In the case of hazard management, it is necessary to take reasonable steps to identify trees which represent a significant risk to people or property and to deal with them accordingly. This should, however, be done in a way which minimises the loss of value for people and wildlife.
To this end, a number of objectives relevant to hazard management can be listed as follows:
- to control risks to people who work with trees or who may be close to them;
- to avoid the unnecessary removal or disfigurement of amenity trees or of trees with high wildlife value;
- to conserve habitats that are provided by trees, including those that are old and decaying.

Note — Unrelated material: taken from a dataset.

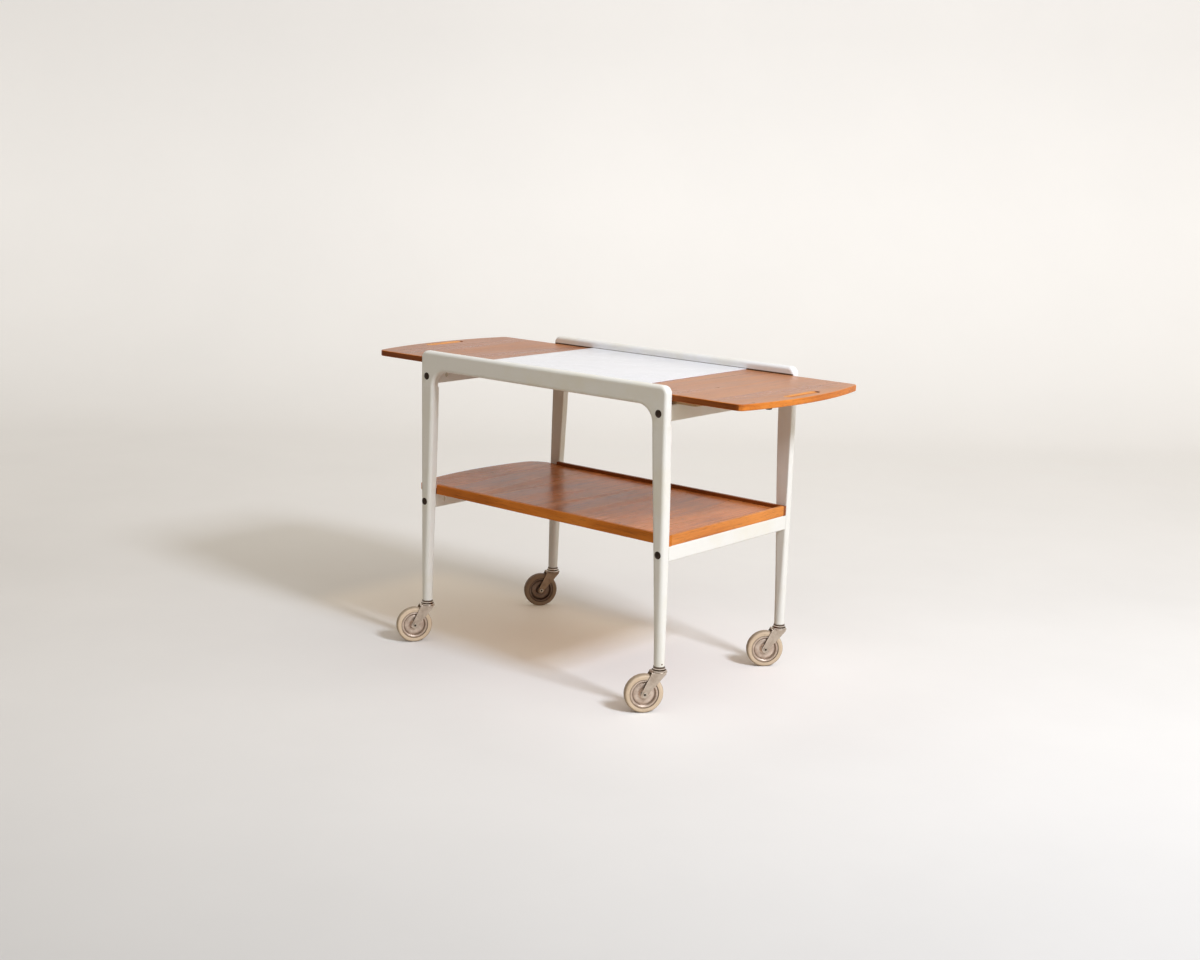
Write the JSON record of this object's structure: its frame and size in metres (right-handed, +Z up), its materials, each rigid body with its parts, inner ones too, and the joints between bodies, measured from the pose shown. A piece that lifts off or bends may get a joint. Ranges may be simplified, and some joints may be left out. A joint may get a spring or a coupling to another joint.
{
  "type": "drop leaf tea trolley",
  "caption": "Serving trolley on swivel casters, with a white painted frame, a white top plate between raised rails, sliding end leaves and a lower shelf.",
  "frame": {"origin": "on the floor, under the centre of the whole trolley's box at rest; the trolley's own centre plane is at Y = 22.3 mm, because the near wheels trail outwards", "axes": "+Z up, +X along the trolley towards the end with the shelf's raised lip, -Y the near long side"},
  "size_m": [1.062, 0.5028, 0.663],
  "materials": {
    "white_paint": "semi-gloss white paint on solid wood",
    "white_plate": "white enamelled sheet",
    "plain_beech": "stained hardwood, plain oiled",
    "leaf_wood": "veneered board, satin lacquer",
    "shelf_wood": "veneered board, satin lacquer",
    "edge_wood": "solid edging, satin lacquer",
    "dark_bronze": "dark oxidised bronze",
    "zinc_steel": "bright zinc",
    "caster_metal": "satin nickel plate",
    "hub_metal": "satin nickel plate, spun",
    "cream_rubber": "matt cream rubber"
  },
  "bodies": {
    "frame": {"caster_sockets": "zinc_steel", "caster_stems": "zinc_steel", "centre_member": "plain_beech", "centre_member_dowels": "plain_beech", "far_left_leg": "white_paint", "far_rail": "white_paint", "far_right_leg": "white_paint", "left_lower_cross_rail": "white_paint", "left_upper_cross_rail": "white_paint", "lower_barrel_nuts": "zinc_steel", "lower_frame_bolts": "dark_bronze", "near_left_leg": "white_paint", "near_rail": "white_paint", "near_right_leg": "white_paint", "right_lower_cross_rail": "white_paint", "right_upper_cross_rail": "white_paint", "shelf_board": "shelf_wood", "shelf_far_lip": "edge_wood", "shelf_near_lip": "edge_wood", "shelf_right_lip": "edge_wood", "shelf_screws": "zinc_steel", "swivel_cups": "caster_metal", "top_plate": "white_plate", "upper_barrel_nuts": "zinc_steel", "upper_frame_bolts": "dark_bronze"},
    "right_leaf": {"right_leaf_board": "leaf_wood", "right_leaf_far_bearer": "plain_beech", "right_leaf_near_bearer": "plain_beech", "right_leaf_screws": "zinc_steel", "right_leaf_stop_blocks": "plain_beech", "right_leaf_stop_pegs": "plain_beech"},
    "left_leaf": {"left_leaf_board": "leaf_wood", "left_leaf_far_bearer": "plain_beech", "left_leaf_near_bearer": "plain_beech", "left_leaf_screws": "zinc_steel", "left_leaf_stop_blocks": "plain_beech", "left_leaf_stop_pegs": "plain_beech"},
    "near_left_swivel": {"near_left_caster_fork": "caster_metal", "near_left_caster_axle": "caster_metal"},
    "near_left_wheel": {"near_left_caster_hub": "hub_metal", "near_left_caster_tyre": "cream_rubber"},
    "near_right_swivel": {"near_right_caster_fork": "caster_metal", "near_right_caster_axle": "caster_metal"},
    "near_right_wheel": {"near_right_caster_hub": "hub_metal", "near_right_caster_tyre": "cream_rubber"},
    "far_left_swivel": {"far_left_caster_fork": "caster_metal", "far_left_caster_axle": "caster_metal"},
    "far_left_wheel": {"far_left_caster_hub": "hub_metal", "far_left_caster_tyre": "cream_rubber"},
    "far_right_swivel": {"far_right_caster_fork": "caster_metal", "far_right_caster_axle": "caster_metal"},
    "far_right_wheel": {"far_right_caster_hub": "hub_metal", "far_right_caster_tyre": "cream_rubber"}
  },
  "joints": [
    {"name": "right_leaf_slide", "type": "slide", "parent": "frame", "child": "right_leaf", "axis": [-1, 0, 0], "range_m": [0, 0.137]},
    {"name": "left_leaf_slide", "type": "slide", "parent": "frame", "child": "left_leaf", "axis": [1, 0, 0], "range_m": [0, 0.137]},
    {"name": "near_left_caster_swivel", "type": "hinge", "parent": "frame", "child": "near_left_swivel", "pos_m": [-0.3355, -0.18824, 0.083], "axis": [0, 0, 1], "continuous": true},
    {"name": "near_left_wheel_spin", "type": "hinge", "parent": "near_left_swivel", "child": "near_left_wheel", "pos_m": [-0.35183, -0.21388, 0.04], "axis": [0.8434, -0.5373, 0], "continuous": true},
    {"name": "near_right_caster_swivel", "type": "hinge", "parent": "frame", "child": "near_right_swivel", "pos_m": [0.3355, -0.18824, 0.083], "axis": [0, 0, 1], "continuous": true},
    {"name": "near_right_wheel_spin", "type": "hinge", "parent": "near_right_swivel", "child": "near_right_wheel", "pos_m": [0.31678, -0.21219, 0.04], "axis": [0.788, -0.6157, 0], "continuous": true},
    {"name": "far_left_caster_swivel", "type": "hinge", "parent": "frame", "child": "far_left_swivel", "pos_m": [-0.3355, 0.23276, 0.083], "axis": [0, 0, 1], "continuous": true},
    {"name": "far_left_wheel_spin", "type": "hinge", "parent": "far_left_swivel", "child": "far_left_wheel", "pos_m": [-0.3525, 0.20756, 0.04], "axis": [0.829, -0.5592, 0], "continuous": true},
    {"name": "far_right_caster_swivel", "type": "hinge", "parent": "frame", "child": "far_right_swivel", "pos_m": [0.3355, 0.23276, 0.083], "axis": [0, 0, 1], "continuous": true},
    {"name": "far_right_wheel_spin", "type": "hinge", "parent": "far_right_swivel", "child": "far_right_wheel", "pos_m": [0.31516, 0.21017, 0.04], "axis": [0.7431, -0.6691, 0], "continuous": true}
  ]
}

Where a tree is hazardous because of decay or structural weakness and shows external signs of being in such a condition, the occupier of the land on which it stands is normally liable under UK laws for any personal injury or other damage it causes by breaking or falling. This liability arises from provisions by which the occupier has a common duty of care to others who enter the land or its vicinity. The occupier is defined as the person 'occupying or having control of the premises', and this effectively means whoever has possession of and controls the land. For example, the Forestry Commission is, in law, the occupier of the forest it manages, although there may be certain circumstances where a forestry contractor who is in control of a particular area could be considered to be the 'occupier'.
No tree is entirely safe, given the possibility that an exceptionally strong wind could damage or uproot even a mechanically 'perfect' specimen. It is therefore usually accepted that hazards are only recognisable from distinct defects or from other failure-prone characteristics of the tree or of the site.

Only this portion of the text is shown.